Listing signing powers of the applicant.
Certificate of incorporation and memorandum and articles of association.
Documentary confirmation that share capital has been received and/or that letters of credit and subordinated loans have been put in place. See Solvency FAQs
Where the applicant, controller, or ultimate holding company is resident in a sensitive jurisdiction, as published by the Commission on its website, further details may be requested.
We will assess and review the application pack and inform the applicant, or its professional advisers, of any matters requiring expansion and/or clarification. Once all queries have been satisfied, the application will be referred to a decision-maker. A formal response will follow decision-making.
We aim to provide an in principle decision to applicants within 28 calendar days of receipt of a fully completed application pack.
The response time may be advanced or substantially delayed depending on the quality of the submitted application pack.

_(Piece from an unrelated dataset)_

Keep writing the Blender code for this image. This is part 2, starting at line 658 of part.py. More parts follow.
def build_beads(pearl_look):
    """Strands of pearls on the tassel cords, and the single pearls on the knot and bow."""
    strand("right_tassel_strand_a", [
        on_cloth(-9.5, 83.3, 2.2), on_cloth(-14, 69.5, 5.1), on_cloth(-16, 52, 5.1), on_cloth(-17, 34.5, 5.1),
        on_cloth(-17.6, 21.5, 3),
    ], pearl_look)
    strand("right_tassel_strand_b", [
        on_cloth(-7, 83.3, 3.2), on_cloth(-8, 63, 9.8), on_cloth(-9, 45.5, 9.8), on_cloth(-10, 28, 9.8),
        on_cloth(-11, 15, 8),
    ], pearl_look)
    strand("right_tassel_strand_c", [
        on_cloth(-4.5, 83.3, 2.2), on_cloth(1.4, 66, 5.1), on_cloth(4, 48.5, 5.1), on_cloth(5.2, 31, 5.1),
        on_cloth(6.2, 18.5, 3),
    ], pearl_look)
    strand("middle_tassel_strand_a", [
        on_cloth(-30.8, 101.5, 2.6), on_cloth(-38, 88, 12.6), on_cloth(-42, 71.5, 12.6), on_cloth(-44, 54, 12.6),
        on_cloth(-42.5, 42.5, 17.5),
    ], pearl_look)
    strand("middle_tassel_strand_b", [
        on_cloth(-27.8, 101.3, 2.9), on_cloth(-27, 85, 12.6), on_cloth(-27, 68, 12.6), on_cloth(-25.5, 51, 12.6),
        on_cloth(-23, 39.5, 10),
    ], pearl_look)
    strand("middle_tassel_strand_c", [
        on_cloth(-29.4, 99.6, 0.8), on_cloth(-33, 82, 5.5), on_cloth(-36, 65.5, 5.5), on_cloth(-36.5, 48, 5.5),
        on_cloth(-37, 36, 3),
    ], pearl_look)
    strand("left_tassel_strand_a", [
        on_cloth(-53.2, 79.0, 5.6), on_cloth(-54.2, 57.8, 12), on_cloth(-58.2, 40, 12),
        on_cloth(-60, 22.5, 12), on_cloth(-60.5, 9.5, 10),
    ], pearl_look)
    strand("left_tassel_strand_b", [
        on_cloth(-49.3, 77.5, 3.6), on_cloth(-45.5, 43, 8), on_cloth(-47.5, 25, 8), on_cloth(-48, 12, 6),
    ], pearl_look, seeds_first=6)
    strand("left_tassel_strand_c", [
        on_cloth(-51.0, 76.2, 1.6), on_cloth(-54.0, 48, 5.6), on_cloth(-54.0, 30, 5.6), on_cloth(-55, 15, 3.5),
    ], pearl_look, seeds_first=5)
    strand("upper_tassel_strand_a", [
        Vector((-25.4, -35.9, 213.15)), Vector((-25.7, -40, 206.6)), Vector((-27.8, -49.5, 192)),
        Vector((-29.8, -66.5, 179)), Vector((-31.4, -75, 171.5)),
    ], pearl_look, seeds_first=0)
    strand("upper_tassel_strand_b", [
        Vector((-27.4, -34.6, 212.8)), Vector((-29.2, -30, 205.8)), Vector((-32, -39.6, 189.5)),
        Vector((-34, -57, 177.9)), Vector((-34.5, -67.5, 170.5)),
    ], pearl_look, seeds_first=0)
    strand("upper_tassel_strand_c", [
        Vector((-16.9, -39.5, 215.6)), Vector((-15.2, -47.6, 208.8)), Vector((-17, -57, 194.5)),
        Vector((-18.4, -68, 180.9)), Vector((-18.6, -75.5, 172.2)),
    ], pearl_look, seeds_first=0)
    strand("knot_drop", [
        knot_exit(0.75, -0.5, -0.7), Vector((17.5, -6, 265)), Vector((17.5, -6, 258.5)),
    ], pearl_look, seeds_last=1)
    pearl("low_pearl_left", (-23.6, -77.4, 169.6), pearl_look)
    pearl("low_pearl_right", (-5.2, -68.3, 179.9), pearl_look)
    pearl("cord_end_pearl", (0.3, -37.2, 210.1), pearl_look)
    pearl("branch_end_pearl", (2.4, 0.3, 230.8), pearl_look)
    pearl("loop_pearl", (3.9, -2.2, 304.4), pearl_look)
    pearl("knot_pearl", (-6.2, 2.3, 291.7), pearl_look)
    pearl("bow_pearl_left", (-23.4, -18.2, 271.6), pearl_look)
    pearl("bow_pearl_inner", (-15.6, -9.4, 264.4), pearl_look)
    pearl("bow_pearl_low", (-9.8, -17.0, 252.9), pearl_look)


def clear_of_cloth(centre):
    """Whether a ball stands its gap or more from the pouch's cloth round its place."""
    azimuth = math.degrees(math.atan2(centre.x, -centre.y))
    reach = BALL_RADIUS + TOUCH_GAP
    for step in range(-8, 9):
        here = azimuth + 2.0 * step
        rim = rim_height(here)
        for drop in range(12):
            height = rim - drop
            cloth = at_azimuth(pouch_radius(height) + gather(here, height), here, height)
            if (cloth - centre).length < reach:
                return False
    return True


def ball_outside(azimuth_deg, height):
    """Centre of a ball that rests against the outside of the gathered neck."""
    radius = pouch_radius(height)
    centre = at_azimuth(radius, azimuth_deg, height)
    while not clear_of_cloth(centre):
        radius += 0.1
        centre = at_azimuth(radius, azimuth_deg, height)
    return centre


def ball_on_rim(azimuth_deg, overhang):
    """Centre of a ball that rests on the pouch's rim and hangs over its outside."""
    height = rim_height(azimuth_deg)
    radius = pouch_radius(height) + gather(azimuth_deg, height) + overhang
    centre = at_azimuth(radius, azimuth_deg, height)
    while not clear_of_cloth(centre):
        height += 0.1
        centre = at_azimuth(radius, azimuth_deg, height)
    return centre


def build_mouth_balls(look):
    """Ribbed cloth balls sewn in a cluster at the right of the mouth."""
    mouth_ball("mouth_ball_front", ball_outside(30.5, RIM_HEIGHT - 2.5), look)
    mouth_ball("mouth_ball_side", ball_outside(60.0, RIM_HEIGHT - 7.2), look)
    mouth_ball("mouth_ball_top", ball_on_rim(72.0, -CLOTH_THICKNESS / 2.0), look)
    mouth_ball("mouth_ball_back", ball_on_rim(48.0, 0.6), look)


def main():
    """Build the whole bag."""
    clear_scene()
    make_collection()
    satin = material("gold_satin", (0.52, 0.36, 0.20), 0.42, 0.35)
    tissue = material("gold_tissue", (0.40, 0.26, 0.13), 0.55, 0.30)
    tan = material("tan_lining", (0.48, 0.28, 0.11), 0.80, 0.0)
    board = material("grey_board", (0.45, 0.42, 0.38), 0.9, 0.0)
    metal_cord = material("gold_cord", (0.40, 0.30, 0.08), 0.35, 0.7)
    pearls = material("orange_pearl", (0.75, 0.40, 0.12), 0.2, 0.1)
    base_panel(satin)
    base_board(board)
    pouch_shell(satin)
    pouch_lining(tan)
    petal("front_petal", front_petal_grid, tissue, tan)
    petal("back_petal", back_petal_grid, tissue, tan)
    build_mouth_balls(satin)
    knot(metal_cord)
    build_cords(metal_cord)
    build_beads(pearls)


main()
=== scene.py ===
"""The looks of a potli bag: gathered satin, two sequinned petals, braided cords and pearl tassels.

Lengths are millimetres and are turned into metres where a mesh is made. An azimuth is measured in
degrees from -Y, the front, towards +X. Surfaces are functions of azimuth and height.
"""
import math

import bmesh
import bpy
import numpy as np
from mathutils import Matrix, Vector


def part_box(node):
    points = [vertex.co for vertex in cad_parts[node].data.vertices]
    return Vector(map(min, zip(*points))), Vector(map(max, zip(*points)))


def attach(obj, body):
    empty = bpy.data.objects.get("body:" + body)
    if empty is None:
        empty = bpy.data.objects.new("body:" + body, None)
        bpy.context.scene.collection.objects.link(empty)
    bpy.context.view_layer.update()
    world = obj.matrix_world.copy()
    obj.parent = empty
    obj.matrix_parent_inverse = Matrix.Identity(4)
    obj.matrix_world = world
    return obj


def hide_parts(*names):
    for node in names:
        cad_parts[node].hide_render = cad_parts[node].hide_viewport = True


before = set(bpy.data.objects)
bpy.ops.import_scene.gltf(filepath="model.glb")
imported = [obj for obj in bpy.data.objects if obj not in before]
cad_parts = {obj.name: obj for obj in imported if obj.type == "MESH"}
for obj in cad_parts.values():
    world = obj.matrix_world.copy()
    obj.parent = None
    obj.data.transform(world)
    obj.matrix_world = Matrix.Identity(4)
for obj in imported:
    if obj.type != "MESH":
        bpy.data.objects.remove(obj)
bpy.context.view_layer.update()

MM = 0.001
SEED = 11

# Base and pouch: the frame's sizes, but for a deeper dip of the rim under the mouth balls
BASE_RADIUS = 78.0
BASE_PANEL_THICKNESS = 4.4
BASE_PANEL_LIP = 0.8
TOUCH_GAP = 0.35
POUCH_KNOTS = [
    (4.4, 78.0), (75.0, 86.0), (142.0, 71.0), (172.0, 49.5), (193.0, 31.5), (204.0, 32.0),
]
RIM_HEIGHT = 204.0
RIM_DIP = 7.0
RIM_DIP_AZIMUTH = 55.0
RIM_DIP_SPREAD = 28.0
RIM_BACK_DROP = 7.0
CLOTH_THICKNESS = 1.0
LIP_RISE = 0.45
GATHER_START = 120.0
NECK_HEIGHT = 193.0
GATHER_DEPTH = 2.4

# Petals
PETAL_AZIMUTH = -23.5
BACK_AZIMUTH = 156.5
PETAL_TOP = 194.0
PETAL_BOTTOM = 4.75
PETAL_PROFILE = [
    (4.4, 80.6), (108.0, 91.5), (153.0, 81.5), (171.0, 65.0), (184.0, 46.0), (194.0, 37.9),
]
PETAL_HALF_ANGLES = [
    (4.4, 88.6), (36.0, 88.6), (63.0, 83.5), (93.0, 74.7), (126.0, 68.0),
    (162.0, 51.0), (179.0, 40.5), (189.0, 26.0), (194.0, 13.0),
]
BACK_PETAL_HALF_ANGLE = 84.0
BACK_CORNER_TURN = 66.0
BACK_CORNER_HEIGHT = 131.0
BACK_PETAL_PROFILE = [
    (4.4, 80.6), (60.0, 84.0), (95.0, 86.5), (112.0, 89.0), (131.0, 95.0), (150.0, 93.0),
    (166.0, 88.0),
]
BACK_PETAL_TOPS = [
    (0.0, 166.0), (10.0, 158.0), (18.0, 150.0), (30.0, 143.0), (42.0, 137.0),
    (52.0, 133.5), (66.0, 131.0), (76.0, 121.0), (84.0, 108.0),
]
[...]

We will send a written response detailing any matters that require expansion and/or clarification to enable the application to be referred to a decision-maker.
Successful applicants will be issued with a licence certificate.
Any conditions which may be imposed on the licence will be scheduled in a covering letter. Conditions will have been discussed with applicants in advance.
Upon licensing, the annual licence fee becomes due; reduced pro rata in the first year. An invoice will be sent with the licence.
Pre-authorised PCC cells
Specific criteria and principles
The regulations provide for the approval of PCC cells on a product or class basis. This removes the need to provide some of the standard information required with an application. The pre-approval process may only be used where:
- A PCC and its first cell have been subjected to the standard application process and approval issued;
- We have issued express written agreement that the pre-approval process may be used for subsequent cells;
- The terms of the written agreement must be fulfilled at each subsequent application stage: any deviation from the pre-approval agreement may result in that agreement being withdrawn.
Pre-authorised cells are most commonly used for Special Purpose Insurer cells and have the following general characteristics:
- The cell must be owned by an investor(s) already known to the Commission – this may include a fund;
- The cell can only participate in a layer of reinsurance;
- The exposure of each cell must be fully collateralised.
The Commission will consider requests for pre-authorisation of other types of cell on a case-by-case basis.
There is a two-phase application process:
A licensed Insurance Manager seeking to utilise the pre-approved process for a PCC must send Authorisations written details of the likely business to be conducted and the proposed owners. We will write to inform the Insurance Manager as to whether pre-approval has been granted together with the terms on which it has been granted. Once approval has been granted to a particular class of business the Insurance Manager is permitted to set up new cells in the same class of business and finalise the reinsurance contract.
Within seven calendar days of the effective date of the reinsurance contract the following must be supplied to the Commission:
Cell application form
Which must be fully completed, signed, and dated.
Narrative business plan
Which must include details of collateral arrangements.
Spreadsheet business plan
Fully completed, and supports the details in the business plan.
The non-refundable fee.
Confirmation of the date that the cell's reinsurance takes effect.
Confirmation of bank mandate details.
We aim to respond to applicants within 7 calendar days of receipt of an application. However, this timeframe is indicative only, we are not bound by it.
Applicants will receive written confirmation by way of letter.
A pro rata invoice from the effective date of the reinsurance contract will be issued with the letter of confirmation.